Şehriyar’a sesini duyurmak isteye isteye Esma ile konuşması da aynı
rahatsızlığa sebep oldu mesela. Ama öncesinde Meclis’in toplanma meselesine geleceğim
aşağılarda. Belirteyim ki Azat bu sezon gözüme bir başka iyi geldi. Kendine
atılan iftirayı atılma amacına uygun şekilde karşıladı bence. Meydandaki kavga
sahnesi bir hoşuma gitti açıkçası. Bunda iki şeyin payı var; 1- Elif’in o
zamanlarda aklımızda soru işareti olan konuşmayı yapmış olmasının sevinci 2-
Nihayet herkesin gözü önünde küçük bir sır da olsa herhangi bir şeyin su üstüne
çıkmış olması. Sırların kol gezdiği dizimizde bir nebze gazımızı aldı gibi
gibi. Ardından meclis meselesi gündeme geldi arkadaş anlamıyorum ki bu Azize
bunu da mı ayarladı. Muhtemel öngörüsü onu planına adım adım götürdü. Yanlış
bir tahminde bulunmadığıma emin olamayarak Miran’a komplo kurdurtacak kadar ve
bunun sonucunda Miran’a bir şey olmayacağına emin olacak kadar yüksek bir
öngörüye mi sahip bu kadın. Bence biraz ütopik bir karakter olma noktasında.

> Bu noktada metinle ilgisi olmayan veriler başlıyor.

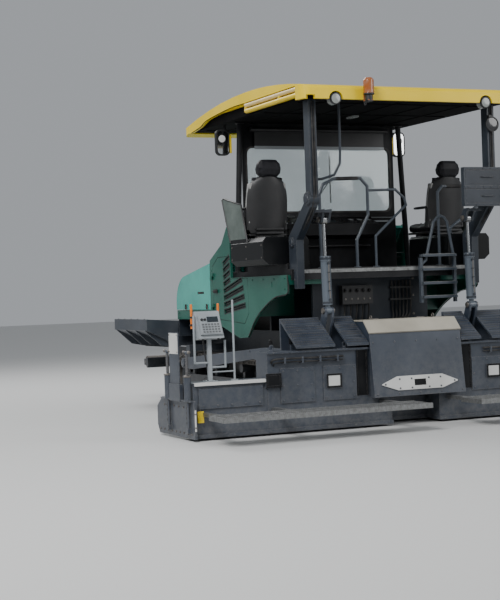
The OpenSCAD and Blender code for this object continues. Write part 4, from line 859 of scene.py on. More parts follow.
# Height above the cushion and half width of the seat shell's back
SHELL_ROWS = ((-0.10, 0.205), (-0.05, 0.236), (0.05, 0.252), (0.16, 0.258), (0.28, 0.257), (0.37, 0.248),
              (0.44, 0.230), (0.49, 0.205), (0.525, 0.172), (0.545, 0.130))
BELT_LINE = ((0.11, 0.225, -0.06), (0.15, 0.222, 0.0), (0.2, 0.15, 0.012), (0.23, 0.04, 0.014))


def swell(obj, cap):
    """Blows a closed form up like a cushion by a cloth simulation, each point moving by the cap at most."""
    bpy.context.view_layer.objects.active = obj
    obj.data.remesh_voxel_size = VOXEL
    with bpy.context.temp_override(object=obj, active_object=obj, selected_objects=[obj]):
        bpy.ops.object.voxel_remesh()
    before = [v.co.copy() for v in obj.data.vertices]
    cloth = obj.modifiers.new("cloth", "CLOTH")
    for key, value in CLOTH.items():
        setattr(cloth.settings, key, value)
    cloth.settings.effector_weights.gravity = 0.0
    cloth.collision_settings.use_collision = False
    cloth.collision_settings.use_self_collision = False
    for f in range(1, CLOTH_FRAMES + 1):
        bpy.context.scene.frame_set(f)
    blown = obj.evaluated_get(bpy.context.evaluated_depsgraph_get())
    after = [v.co.copy() for v in blown.to_mesh().vertices]
    blown.to_mesh_clear()
    obj.modifiers.remove(cloth)
    for vert, old, new in zip(obj.data.vertices, before, after):
        move = new - old
        vert.co = old + (move * (cap / move.length) if move.length > cap else move)
    bpy.context.scene.frame_set(1)
    obj.modifiers.new("soft", "SMOOTH").iterations = SMOOTH_STEPS


def back_x(z):
    return SEAT.x + 0.105 - 0.06 * ((z - (SEAT_Z - 0.09)) / 0.65)


def cushion(t):
    y = SEAT.y - SEAT_HALF + 0.012 + t * (2 * SEAT_HALF - 0.024)
    pinch = 0.012 if t in (0.0, 1.0) else 0.0
    front, rear = SEAT.x + 0.548 - pinch, SEAT.x + 0.10
    top = SEAT_Z - 0.014 - pinch + 0.012 * abs(2 * t - 1)
    return across(y, ((rear, SEAT_Z - 0.1), (front - 0.02, SEAT_Z - 0.095), (front, SEAT_Z - 0.05),
                      (front - 0.03, top), (rear + 0.2, top - 0.008), (rear, top)))


def backrest(t):
    y = SEAT.y - SEAT_HALF + 0.054 + t * (2 * SEAT_HALF - 0.108)
    z0, z1 = SEAT_Z + 0.012, SEAT_TOP - 0.205
    return across(y, ((back_x(z0) - 0.06, z0), (back_x(z0) + 0.005, z0 + 0.01),
                      (back_x(z0 + 0.16) + 0.012, z0 + 0.16), (back_x(z1 - 0.1), z1 - 0.1),
                      (back_x(z1) - 0.02, z1), (back_x(z1) - 0.07, z1 - 0.01)))


def bolster(t, k):
    z = SEAT_Z + 0.015 + t * 0.46
    x, y, lean, w = back_x(z), SEAT.y + k * (SEAT_HALF - 0.032), 0.05 * t * t, 0.026 * (1 - 0.35 * t)
    return [vec(px, py, z) for px, py in ((x - 0.07, y - w), (x + 0.055 - lean, y - w), (x + 0.062 - lean, y),
                                          (x + 0.055 - lean, y + w), (x - 0.07, y + w))]


def headrest(t):
    edge = 0.045 if t in (0.0, 1.0) else 0.0
    x, z0, z1 = SEAT.x - 0.02, SEAT_TOP - 0.212 + edge, SEAT_TOP - 0.012 - edge
    return across(SEAT.y - 0.138 + t * 0.276, ((x - 0.055, z0), (x + 0.03, z0), (x + 0.042, (z0 + z1) / 2),
                                               (x + 0.012, z1), (x - 0.055, z1), (x - 0.072, (z0 + z1) / 2)))


def armrest(t, k):
    section = ((-0.021, 0.176), (0.021, 0.176), (0.024, 0.19), (0.017, 0.2), (-0.017, 0.2), (-0.024, 0.19))
    return [vec(SEAT.x + 0.07 + t * 0.275, SEAT.y + k * 0.245 + dy, SEAT_Z + dz) for dy, dz in section]


# Padded pieces: name, section at a share of the length, its side, steps, cap on the swelling, finish
PADS = (("cushion", cushion, (), 6, 0.014, "seat_cover"), ("backrest", backrest, (), 6, 0.014, "seat_cover"),
        ("bolster_a", bolster, (1,), 6, 0.010, "seat_side"),
        ("bolster_b", bolster, (-1,), 6, 0.010, "seat_side"),
        ("headrest", headrest, (), 6, 0.010, "seat_cover"),
        ("armrest_a", armrest, (1,), 4, 0.005, "seat_cover"),
        ("armrest_b", armrest, (-1,), 4, 0.005, "seat_cover"))


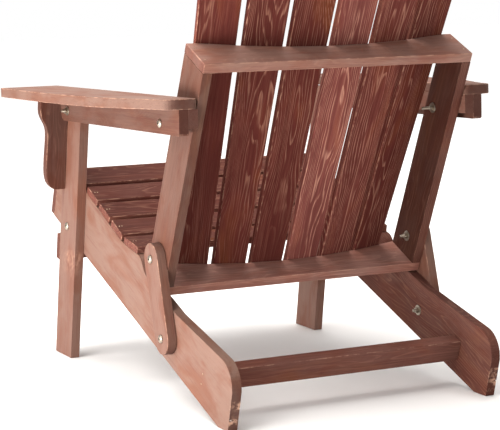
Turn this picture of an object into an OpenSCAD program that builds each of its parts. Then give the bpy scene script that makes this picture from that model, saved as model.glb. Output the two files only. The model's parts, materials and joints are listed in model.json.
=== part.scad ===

Ben bu Gönül’ün boşanması noktasında Sultan karakterine
hayat veren Gülçin Santırcıoğlu’na parantez açmak istiyorum. Ağladım o an
cidden o yaşatmaya çalıştığı çaresizlik, bıkmışlık, tahammülsüzlük tam
anlamıyla bende yerini buldu. Saksıyı doğru yere atsın isterdim sadece. Cani
Azize kadını akıl hastanesine bile kapatmış. Al sana yeni sır. Ve ben bu
noktada Esma’dan nefret ettim hatta Azize’den de çok nefret ettim. Nasıl bir
iğrenç susuş bu hepsinden daha suçlusun gözümde o masumiyet kisvesi altında bu
yaşananların hepsine ortaksın. Hızımı alamıyorum sinirlenirken o derece...
Uzun zaman sonra ilk defa Miran’a da sinirlendim. Bunun
sebebi de Reyyan’a evet dedirtip babasına olan düşmanlığını devam ettirecek
olması bu benim tanıdığım Miran ile yine tanıdığım Reyyan arasında geri
dönülmesi güç noktalara gitmek demektir. Hazar’ın bir şey yapmadığı ortada, E
Azat’ın bildiği bir sır var o da ortada, Miran ve Reyyan her şeyden habersiz.
Demem o ki Ya Azat ya Hazar bir yerden patlak vermeli. Reyyan Miran’ı kaybetmenin acısıyla yaşamak
yerine ona itimat edip yaralarını sarması ve önüne koyduğu taşları bir bir
yerden almasını umarak evlenme teklifine evet dedi ama içimiz buruk
sevinemedik. Çünkü Azize asla derken kesinlikle olmasını istediği bir şey için
çabaladı. Bunu neden yaptığını tam olarak kimse biliyorum demesin bence çünkü
muhtemelen bilmiyoruzdur. Çok x bir durumdan ötürü de olabilir. Fakat bu noktada konakta Azize’nin gözlerinin
içine Miran’ın aşkından aldığı güç ile alev alev bakan dimdik bir Reyyan gördüm
ve o an Azize’nin hakkından gelecek tek insanın Reyyan olacağı hissine kapıldım
ki bu da etkisi yüksek bir senaryo.
Şehriyar’ın muhbirliğinin ardından Reyyan’ı evlenmeye iten
gerekçe Handan olacak diye bir miktar endişe ettim ama meclise gidip de kan
döküleceğini duyup tepki vermeyip Miran’ın da kanı döküleceğini öğrenmesi ile
hüzünlenen Reyyan yine beni etkiledi. Sonrasında Miran’ın olayını öğrenip
kendinin Miran’daki değerinden emin olarak “Miran benim telefonumu açmamazlık
etmez” demesiyle ilişkilerinin temellerinin aslında tüm bu olayların ortasında
“Güven” sorunu yaşarken bile aşklarına olan inancını belli etmesi tam da
ihtiyacımız olan bir noktaydı.
Reyyan kendisini çağırdığında Speedy Gonzales olan Miran ne
derece Reyyan’ı hayal kırıklığına uğratmaz ya da Azize bu ilişkinin neresinde
olur bilinmez ama bildiğimiz bir şey var Azize heves olarak nitelediği bu aşkın
yangınında yanacak gibi ama Miran ah Miran biraz daha gözünü açman lazım ve
fragmanda gördüğüm başka bir ev fikri umarım gerçekleşir. Reyyan ile Gönül’ün
aynı evde yaşama fikrini Gönül’ün Reyyan’ı boğduğunu bile bile ve daha birçok
etkenden ötürü Miran’ın kabul etmesi ne kadar yersiz ise Reyyan’ın da kabul
etmesi bir o kadar yersiz olacaktır bence.
Aslanbey konağındaki ev ahalisine de bir kısa yer vermek
istiyorum. Avluda meydana gelen her kargaşada herkes bir bir ininden çıkıyor
gibi ardından uzun uzun bakışlar ve sonra kestiiik! Bu durum gittikçe komik
olmaya başladı bari aralarında konuşacakları üç beş replik mi yazılsa?